To be done
Output each line of the material exactly as it stands.

Information supplied
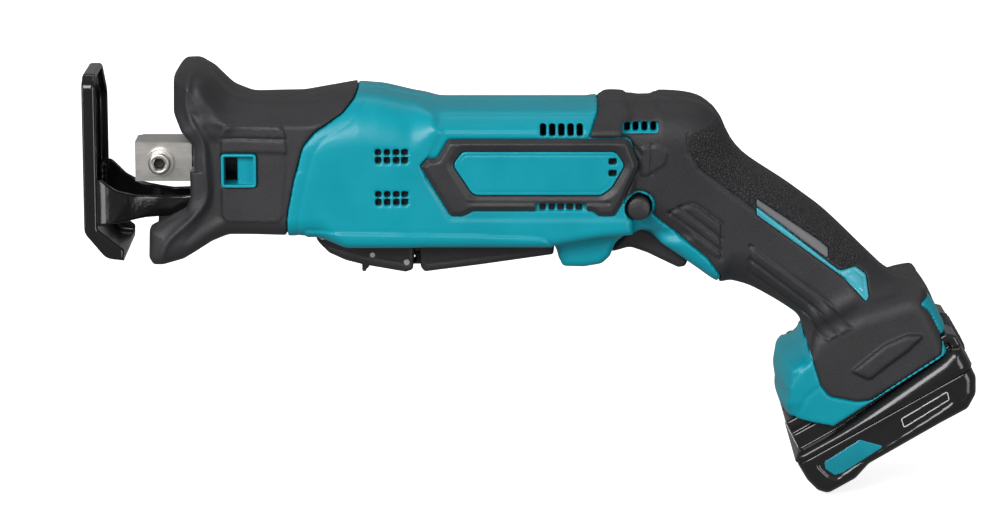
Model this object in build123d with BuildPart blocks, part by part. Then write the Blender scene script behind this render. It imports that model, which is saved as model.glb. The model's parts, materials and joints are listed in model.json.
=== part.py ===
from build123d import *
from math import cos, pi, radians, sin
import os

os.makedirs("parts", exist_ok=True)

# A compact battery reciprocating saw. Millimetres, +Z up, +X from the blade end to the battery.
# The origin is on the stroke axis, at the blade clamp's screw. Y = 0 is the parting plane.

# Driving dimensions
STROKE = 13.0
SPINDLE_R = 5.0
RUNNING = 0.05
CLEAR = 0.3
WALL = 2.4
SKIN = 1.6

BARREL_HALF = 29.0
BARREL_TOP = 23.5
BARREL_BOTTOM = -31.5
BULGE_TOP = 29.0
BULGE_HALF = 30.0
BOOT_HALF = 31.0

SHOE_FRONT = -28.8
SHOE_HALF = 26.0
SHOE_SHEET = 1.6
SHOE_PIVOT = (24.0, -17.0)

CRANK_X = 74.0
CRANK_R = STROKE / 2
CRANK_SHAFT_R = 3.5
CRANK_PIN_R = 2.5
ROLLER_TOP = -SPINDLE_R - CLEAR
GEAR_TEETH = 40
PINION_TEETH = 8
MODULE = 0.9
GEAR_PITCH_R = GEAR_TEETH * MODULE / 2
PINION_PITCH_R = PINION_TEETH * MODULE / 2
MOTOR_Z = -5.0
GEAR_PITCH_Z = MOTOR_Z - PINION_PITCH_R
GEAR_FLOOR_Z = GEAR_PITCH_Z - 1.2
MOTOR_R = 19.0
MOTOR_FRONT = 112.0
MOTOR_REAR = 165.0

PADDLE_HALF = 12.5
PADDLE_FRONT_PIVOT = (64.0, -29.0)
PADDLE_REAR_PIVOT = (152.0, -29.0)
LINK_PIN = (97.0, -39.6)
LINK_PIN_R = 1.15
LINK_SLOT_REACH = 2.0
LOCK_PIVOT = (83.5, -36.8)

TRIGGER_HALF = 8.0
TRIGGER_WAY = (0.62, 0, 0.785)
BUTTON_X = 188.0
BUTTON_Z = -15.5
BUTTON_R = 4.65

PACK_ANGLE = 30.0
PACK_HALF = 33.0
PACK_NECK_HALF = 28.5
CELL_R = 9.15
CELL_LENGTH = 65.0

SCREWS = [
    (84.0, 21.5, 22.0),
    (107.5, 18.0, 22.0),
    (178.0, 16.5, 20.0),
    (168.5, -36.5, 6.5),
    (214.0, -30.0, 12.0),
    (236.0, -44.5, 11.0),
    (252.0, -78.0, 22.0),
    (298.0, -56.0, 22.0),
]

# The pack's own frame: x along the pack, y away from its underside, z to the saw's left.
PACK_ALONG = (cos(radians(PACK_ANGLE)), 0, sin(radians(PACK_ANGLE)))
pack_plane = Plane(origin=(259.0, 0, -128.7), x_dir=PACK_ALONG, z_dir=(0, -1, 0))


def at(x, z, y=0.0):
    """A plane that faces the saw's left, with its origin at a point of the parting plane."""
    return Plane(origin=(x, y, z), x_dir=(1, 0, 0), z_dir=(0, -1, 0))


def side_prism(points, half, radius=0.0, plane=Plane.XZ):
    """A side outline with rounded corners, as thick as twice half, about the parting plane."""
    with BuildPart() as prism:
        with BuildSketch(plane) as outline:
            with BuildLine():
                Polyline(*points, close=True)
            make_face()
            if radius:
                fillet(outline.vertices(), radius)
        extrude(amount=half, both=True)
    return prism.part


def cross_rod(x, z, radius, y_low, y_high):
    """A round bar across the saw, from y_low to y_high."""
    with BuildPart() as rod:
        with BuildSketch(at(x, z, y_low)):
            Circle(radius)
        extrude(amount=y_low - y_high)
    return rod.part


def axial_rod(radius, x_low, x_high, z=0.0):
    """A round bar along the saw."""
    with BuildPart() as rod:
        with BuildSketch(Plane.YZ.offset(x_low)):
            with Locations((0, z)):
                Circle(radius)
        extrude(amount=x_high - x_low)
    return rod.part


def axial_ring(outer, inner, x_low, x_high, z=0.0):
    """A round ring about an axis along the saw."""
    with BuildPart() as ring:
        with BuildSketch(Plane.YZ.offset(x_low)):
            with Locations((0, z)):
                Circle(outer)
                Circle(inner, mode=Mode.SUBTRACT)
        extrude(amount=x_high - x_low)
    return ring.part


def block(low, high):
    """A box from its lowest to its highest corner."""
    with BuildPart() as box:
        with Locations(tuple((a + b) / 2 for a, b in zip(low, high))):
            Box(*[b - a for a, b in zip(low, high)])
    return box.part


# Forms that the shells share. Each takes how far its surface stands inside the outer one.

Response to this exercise
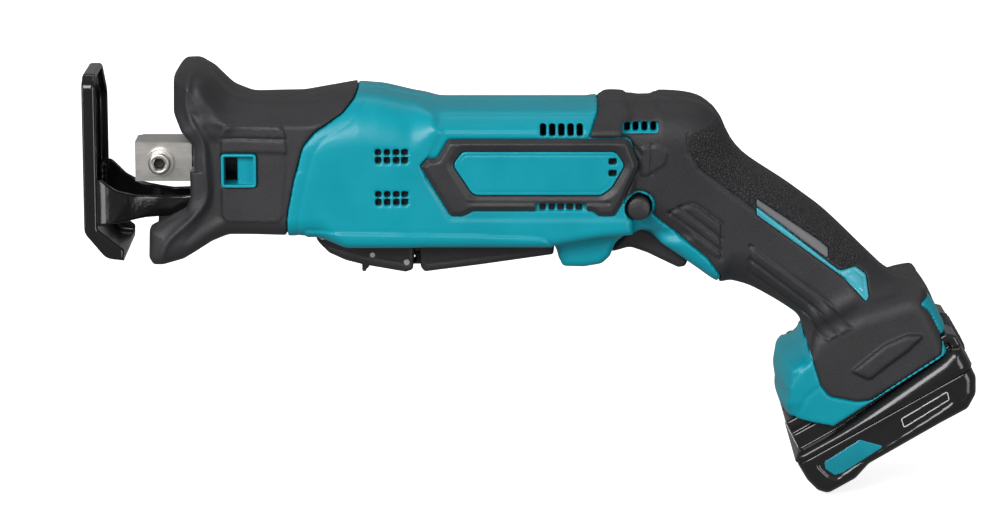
Model this object in build123d with BuildPart blocks, part by part. Then write the Blender scene script behind this render. It imports that model, which is saved as model.glb. The model's parts, materials and joints are listed in model.json.
=== part.py ===
from build123d import *
from math import cos, pi, radians, sin
import os

os.makedirs("parts", exist_ok=True)

# A compact battery reciprocating saw. Millimetres, +Z up, +X from the blade end to the battery.
# The origin is on the stroke axis, at the blade clamp's screw. Y = 0 is the parting plane.

# Driving dimensions
STROKE = 13.0
SPINDLE_R = 5.0
RUNNING = 0.05
CLEAR = 0.3
WALL = 2.4
SKIN = 1.6

BARREL_HALF = 29.0
BARREL_TOP = 23.5
BARREL_BOTTOM = -31.5
BULGE_TOP = 29.0
BULGE_HALF = 30.0
BOOT_HALF = 31.0

SHOE_FRONT = -28.8
SHOE_HALF = 26.0
SHOE_SHEET = 1.6
SHOE_PIVOT = (24.0, -17.0)

CRANK_X = 74.0
CRANK_R = STROKE / 2
CRANK_SHAFT_R = 3.5
CRANK_PIN_R = 2.5
ROLLER_TOP = -SPINDLE_R - CLEAR
GEAR_TEETH = 40
PINION_TEETH = 8
MODULE = 0.9
GEAR_PITCH_R = GEAR_TEETH * MODULE / 2
PINION_PITCH_R = PINION_TEETH * MODULE / 2
MOTOR_Z = -5.0
GEAR_PITCH_Z = MOTOR_Z - PINION_PITCH_R
GEAR_FLOOR_Z = GEAR_PITCH_Z - 1.2
MOTOR_R = 19.0
MOTOR_FRONT = 112.0
MOTOR_REAR = 165.0

PADDLE_HALF = 12.5
PADDLE_FRONT_PIVOT = (64.0, -29.0)
PADDLE_REAR_PIVOT = (152.0, -29.0)
LINK_PIN = (97.0, -39.6)
LINK_PIN_R = 1.15
LINK_SLOT_REACH = 2.0
LOCK_PIVOT = (83.5, -36.8)

TRIGGER_HALF = 8.0
TRIGGER_WAY = (0.62, 0, 0.785)
BUTTON_X = 188.0
BUTTON_Z = -15.5
BUTTON_R = 4.65

PACK_ANGLE = 30.0
PACK_HALF = 33.0
PACK_NECK_HALF = 28.5
CELL_R = 9.15
CELL_LENGTH = 65.0

SCREWS = [
    (84.0, 21.5, 22.0),
    (107.5, 18.0, 22.0),
    (178.0, 16.5, 20.0),
    (168.5, -36.5, 6.5),
    (214.0, -30.0, 12.0),
    (236.0, -44.5, 11.0),
    (252.0, -78.0, 22.0),
    (298.0, -56.0, 22.0),
]

# The pack's own frame: x along the pack, y away from its underside, z to the saw's left.
PACK_ALONG = (cos(radians(PACK_ANGLE)), 0, sin(radians(PACK_ANGLE)))
pack_plane = Plane(origin=(259.0, 0, -128.7), x_dir=PACK_ALONG, z_dir=(0, -1, 0))


def at(x, z, y=0.0):
    """A plane that faces the saw's left, with its origin at a point of the parting plane."""
    return Plane(origin=(x, y, z), x_dir=(1, 0, 0), z_dir=(0, -1, 0))


def side_prism(points, half, radius=0.0, plane=Plane.XZ):
    """A side outline with rounded corners, as thick as twice half, about the parting plane."""
    with BuildPart() as prism:
        with BuildSketch(plane) as outline:
            with BuildLine():
                Polyline(*points, close=True)
            make_face()
            if radius:
                fillet(outline.vertices(), radius)
        extrude(amount=half, both=True)
    return prism.part


def cross_rod(x, z, radius, y_low, y_high):
    """A round bar across the saw, from y_low to y_high."""
    with BuildPart() as rod:
        with BuildSketch(at(x, z, y_low)):
            Circle(radius)
        extrude(amount=y_low - y_high)
    return rod.part


def axial_rod(radius, x_low, x_high, z=0.0):
    """A round bar along the saw."""
    with BuildPart() as rod:
        with BuildSketch(Plane.YZ.offset(x_low)):
            with Locations((0, z)):
                Circle(radius)
        extrude(amount=x_high - x_low)
    return rod.part


def axial_ring(outer, inner, x_low, x_high, z=0.0):
    """A round ring about an axis along the saw."""
    with BuildPart() as ring:
        with BuildSketch(Plane.YZ.offset(x_low)):
            with Locations((0, z)):
                Circle(outer)
                Circle(inner, mode=Mode.SUBTRACT)
        extrude(amount=x_high - x_low)
    return ring.part


def block(low, high):
    """A box from its lowest to its highest corner."""
    with BuildPart() as box:
        with Locations(tuple((a + b) / 2 for a, b in zip(low, high))):
            Box(*[b - a for a, b in zip(low, high)])
    return box.part


# Forms that the shells share. Each takes how far its surface stands inside the outer one.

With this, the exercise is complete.